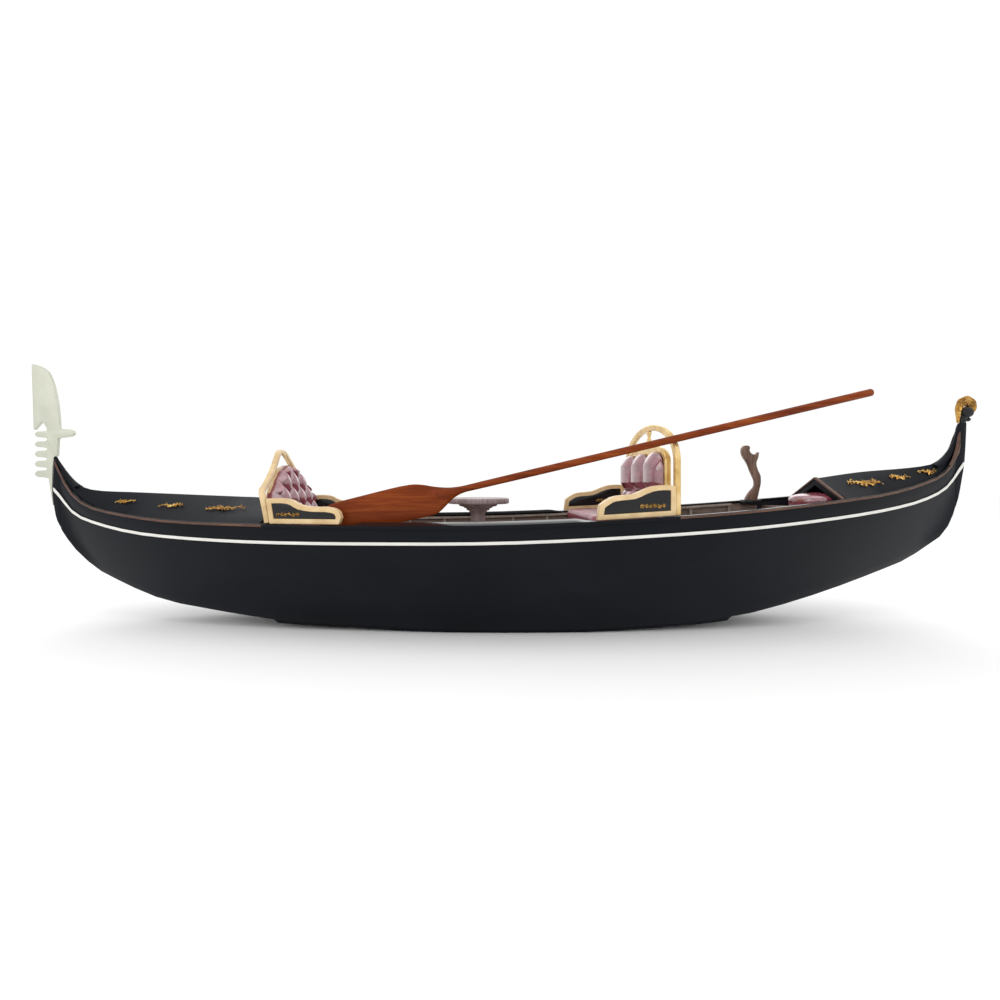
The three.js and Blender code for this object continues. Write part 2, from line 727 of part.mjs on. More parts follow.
const sofa = { name: "sofa", armSetIn: 3 };
const ARCH_X = 228;
const ARCH_Z = 250;

// An arch over two posts: half its width, and how far its top rises over ARCH_Z.
function archOutline(half, rise, foot) {
  return [[half, foot], ...arc(0, ARCH_Z, half, rise, 0, 180, 20), [-half, foot]];
}

function sofaBack() {
  const foot = 174.8;
  const outer = archOutline(106, 62, foot);
  const hole = archOutline(96, 52, foot + 10);
  const ring = crossPlate(outer, ARCH_X, FRAME_THICK, [hole]);
  const pendant = box([ARCH_X + 1, -5, 281], [ARCH_X + 7, 5, 304]);
  node("sofa_back_frame", join(ring, pendant), "goldWood");
  const panel = crossPlate(archOutline(86, 30, foot + 11), ARCH_X - 6, 9);
  node("sofa_back_panel", panel, "goldWood");
}

function sofaSeat() {
  const outline = [[124, 91], [226, 91], [226, -91], [124, -91]];
  node("sofa_seat_base", slab(outline, FLOOR_TOP + GAP, 155), "darkWood");
  node("sofa_seat_cushion", seatCushion(115, 221, 93, 155.4, 173.5), "burgundy");
  const back = backCushion([
    [174, 80, 221.6, 206], [196, 80, 221.6, 202.5], [235, 80, 221.6, 203],
    [256, 76, 221.6, 208], [265, 62, 221.6, 214],
  ]);
  node("sofa_back_cushion", back, "burgundy");
}

const sofaArm = [[117, 168], [227, 174.2], [227, 214.5], ...smooth([[219, 216], [208, 216],
  [195, 214.5], [182, 210], [168, 204], [149, 202], [135, 199], [120, 189]], 14)];

sofaBack();
sofaSeat();
for (const word of Object.keys(SIDES)) armrest(sofa, sofaArm, word);

// ---------------------------------------------------------------- table

const TABLE_X = -44;

function tableTop() {
  return turned([[0, 175], [23, 175], [23, 181], [30, 181], [30, 186], [50, 186], [50, 195],
    [0, 195]], 32, TABLE_X, 0);
}

function tableColumn() {
  const foot = FLOOR_TOP + GAP;
  return turned([[0, foot], [24, foot], [24, foot + 5], [14, foot + 10], [11, 140], [14, 168],
    [18, 174.6], [0, 174.6]], 20, TABLE_X, 0);
}

node("table_top", tableTop(), "tableWood");
node("table_column", tableColumn(), "tableWood");

// ---------------------------------------------------------------- forcola and oar

// The forcola stands in a socket in its block, inboard of the starboard cap rail.
const FORCOLA = [433, 62];
const BLOCK_TOP = 190;

function forcolaBlock() {
  const [x, y] = FORCOLA;
  const block = box([x - 15, y - 8, BLOCK_TOP - 9], [x + 15, y + 7, BLOCK_TOP]);
  const socket = box([x - 8, y - 4.5, BLOCK_TOP - 6], [x + 8, y + 4.5, BLOCK_TOP + 1]);
  return cut(block, socket);
}

function forcola() {
  const [x, y] = FORCOLA;
  const aft = smooth([[x + 10, 191], [x + 13, 205], [x + 16, 220], [x + 15.5, 232], [x + 11, 243],
    [x + 9, 254], [x + 12, 265], [x + 12.5, 273]], 16);
  const notch = [[x + 11, 272], ...smooth([[x + 6.5, 268.5], [x, 270.5], [x - 3.5, 276],
    [x - 2, 282], [x - 5, 284.3]], 10)];
  const fore = smooth([[x - 12, 284], [x - 15.5, 279], [x - 15, 267], [x - 7, 254], [x, 238],
    [x + 6, 223], [x + 5, 213], [x - 3, 204], [x - 9, 191]], 18);
  const tenon = [[x - 7.5, 191], [x - 7.5, 184.4], [x + 7.5, 184.4], [x + 7.5, 191]];
  return sidePlate([...aft, ...notch, ...fore, ...tenon], y - 4, y + 4);
}

node("forcola_block", forcolaBlock(), "blackGloss");
node("forcola", forcola(), "walnut");

// Built along its own X axis from the rest point, then turned to lean on the arch.
function oar() {
  const tip = -508;
  const neck = -300;
  const upper = smooth([[tip, 10], [tip + 8, 19], [tip + 24, 23], [tip + 60, 24], [-372, 24],
    [-358, 20], [-345, 13.5], [-330, 7.5], [neck, 4]], 22);
  const lower = smooth([[neck, -4.4], [-318, -9], [-330, -18], [-342, -24.5], [-360, -26],
    [tip + 60, -24], [tip + 24, -23], [tip + 8, -19], [tip, -10]], 22);
  const blade = sidePlate([...upper, ...lower], -2.4, 2.4);
  const shaft = turned([[0, 0], [2.6, 0], [OAR_RADIUS, 30], [OAR_RADIUS, 595], [0, 595]], 12, 0, 0);
  shaft.rotateY(Math.PI / 2).translate(neck - 14, 0, 0);
  return join(blade, shaft);
}

const leaning = new THREE.Group();
leaning.position.set(...OAR_REST);
leaning.rotation.set(0, -Math.atan(OAR_SLOPE), Math.atan(OAR_DRIFT), "ZYX");
group.add(leaning);
node("oar", oar(), "mahogany", leaning);

export default group;
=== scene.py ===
"""The finished look of the gondola display model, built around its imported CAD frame."""

import math
import json
import random

import bmesh
import bpy
from mathutils import Matrix, Vector, noise


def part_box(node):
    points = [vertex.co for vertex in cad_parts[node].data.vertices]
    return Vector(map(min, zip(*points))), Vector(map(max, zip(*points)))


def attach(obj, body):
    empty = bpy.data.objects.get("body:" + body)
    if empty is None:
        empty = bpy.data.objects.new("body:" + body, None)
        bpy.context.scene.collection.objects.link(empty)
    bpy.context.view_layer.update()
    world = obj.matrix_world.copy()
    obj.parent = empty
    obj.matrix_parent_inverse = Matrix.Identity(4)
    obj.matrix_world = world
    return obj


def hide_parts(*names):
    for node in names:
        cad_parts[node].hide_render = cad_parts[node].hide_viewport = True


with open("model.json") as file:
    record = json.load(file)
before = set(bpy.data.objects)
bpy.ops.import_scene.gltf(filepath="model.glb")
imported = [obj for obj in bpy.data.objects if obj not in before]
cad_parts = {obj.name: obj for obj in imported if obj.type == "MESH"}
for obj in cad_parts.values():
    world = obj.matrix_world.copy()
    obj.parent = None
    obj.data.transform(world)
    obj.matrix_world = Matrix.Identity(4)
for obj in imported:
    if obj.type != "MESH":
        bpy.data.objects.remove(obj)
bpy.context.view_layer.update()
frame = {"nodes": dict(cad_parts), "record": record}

MM = 0.001
SIDES = {"port": -1, "starboard": 1}
SLOTS = {part["node"]: part["material_slot"] for part in frame["record"]["subparts"]}


def box_mm(node):
    """A CAD node's lowest and highest corners at rest, in millimetres to a hundredth."""
    return [[round(c / MM, 2) for c in corner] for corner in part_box(node)]


def middle_of(node, axis):
    low, high = box_mm(node)
    return (low[axis] + high[axis]) / 2


BODIES = {node: body for body, nodes in frame["record"]["behaviour"]["bodies"].items() for node in nodes}


# ---------------------------------------------------------------- material nodes


class Shader:
    """One material with a Principled shader, and short ways to wire its texture nodes."""

    def __init__(self, name, roughness, metallic=0.0, coat=0.0, coat_roughness=0.05, coat_ior=1.5,
                 specular=0.5):
        self.material = bpy.data.materials.new(name)
        self.material.use_nodes = True
        self.tree = self.material.node_tree
        self.surface = self.tree.nodes["Principled BSDF"]
        self.surface.inputs["Roughness"].default_value = roughness
        self.surface.inputs["Metallic"].default_value = metallic
        self.surface.inputs["Coat Weight"].default_value = coat
        self.surface.inputs["Coat Roughness"].default_value = coat_roughness
        self.surface.inputs["Coat IOR"].default_value = coat_ior
        self.surface.inputs["Specular IOR Level"].default_value = specular
        self.place = self.add("ShaderNodeTexCoord").outputs["Object"]

    def add(self, kind, **values):
        node = self.tree.nodes.new(kind)
        for key, value in values.items():
            setattr(node, key, value)
        return node

    def link(self, output, target):
        self.tree.links.new(output, target)

    def stretched(self, scale, turn=(0, 0, 0)):
        """Object coordinates multiplied by scale, after a turn."""
        mapping = self.add("ShaderNodeMapping")
        mapping.inputs["Scale"].default_value = scale
        mapping.inputs["Rotation"].default_value = turn
        self.link(self.place, mapping.inputs["Vector"])
        return mapping.outputs["Vector"]

    def noise(self, vector, detail=4.0, roughness=0.55, distortion=0.0):
        node = self.add("ShaderNodeTexNoise")
        self.link(vector, node.inputs["Vector"])
        node.inputs["Scale"].default_value = 1.0
        node.inputs["Detail"].default_value = detail
        node.inputs["Roughness"].default_value = roughness
        node.inputs["Distortion"].default_value = distortion
        return node.outputs["Fac"]

    def remap(self, value, low, high, out_low, out_high):
        node = self.add("ShaderNodeMapRange")
        self.link(value, node.inputs["Value"])
        for key, number in zip(("From Min", "From Max", "To Min", "To Max"), (low, high, out_low, out_high)):
            node.inputs[key].default_value = number
        return node.outputs["Result"]

    def ramp(self, value, *stops):
        """Colours at positions along 0 to 1: each stop is (position, (r, g, b))."""
        node = self.add("ShaderNodeValToRGB")
        self.link(value, node.inputs["Fac"])
        elements = node.color_ramp.elements
        while len(elements) < len(stops):
            elements.new(0.5)
        for element, (position, colour) in zip(elements, stops):
            element.position = position
            element.color = (*colour, 1)
        return node.outputs["Color"]

    def mix(self, share, first, second):
        node = self.add("ShaderNodeMix", data_type="RGBA")
        for value, key in ((share, "Factor"), (first, "A"), (second, "B")):
            socket = next(s for s in node.inputs if s.name == key and s.enabled)
            if hasattr(value, "is_output"):
                self.link(value, socket)
            else:
                socket.default_value = value if isinstance(value, (int, float)) else (*value, 1)
        return next(s for s in node.outputs if s.enabled)

    def math(self, operation, first, second=0.0):
        node = self.add("ShaderNodeMath", operation=operation)
        for value, socket in zip((first, second), node.inputs):
            if hasattr(value, "is_output"):
                self.link(value, socket)
            else:
                socket.default_value = value
        return node.outputs["Value"]

    def colour(self, value):
        if hasattr(value, "is_output"):
            self.link(value, self.surface.inputs["Base Color"])
        else:
            self.surface.inputs["Base Color"].default_value = (*value, 1)

    def rough(self, value):
        self.link(value, self.surface.inputs["Roughness"])

    def bump(self, value, strength, distance):
        node = self.add("ShaderNodeBump")
        node.inputs["Strength"].default_value = strength
        node.inputs["Distance"].default_value = distance
        self.link(value, node.inputs["Height"])
        before = self.surface.inputs["Normal"].links
        if before:
            self.link(before[0].from_socket, node.inputs["Normal"])
        self.link(node.outputs["Normal"], self.surface.inputs["Normal"])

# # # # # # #

**Stated problem**
Please reproduce exactly the lines above, beginning with the first and ending with the line that contains "const ARCH_Z = 250;", and include nothing outside that range.

**Result for this exercise**
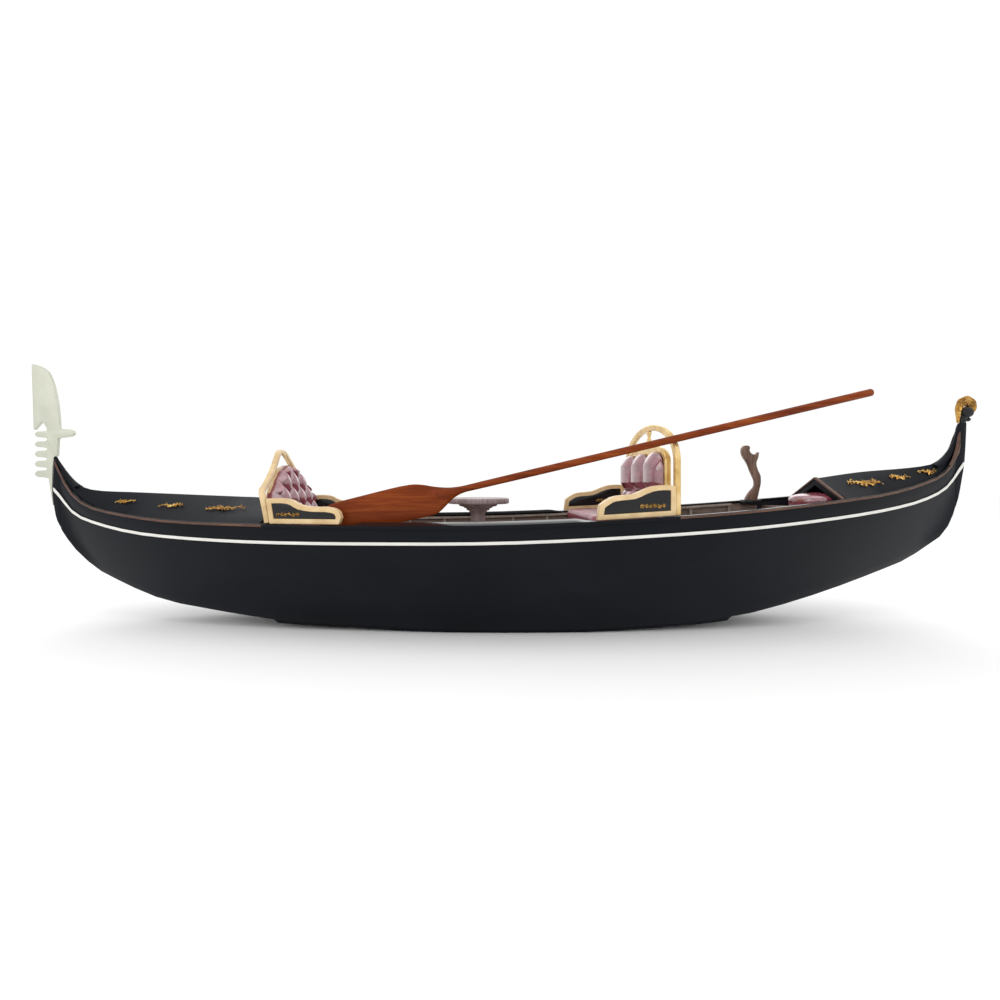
The three.js and Blender code for this object continues. Write part 2, from line 727 of part.mjs on. More parts follow.
const sofa = { name: "sofa", armSetIn: 3 };
const ARCH_X = 228;
const ARCH_Z = 250;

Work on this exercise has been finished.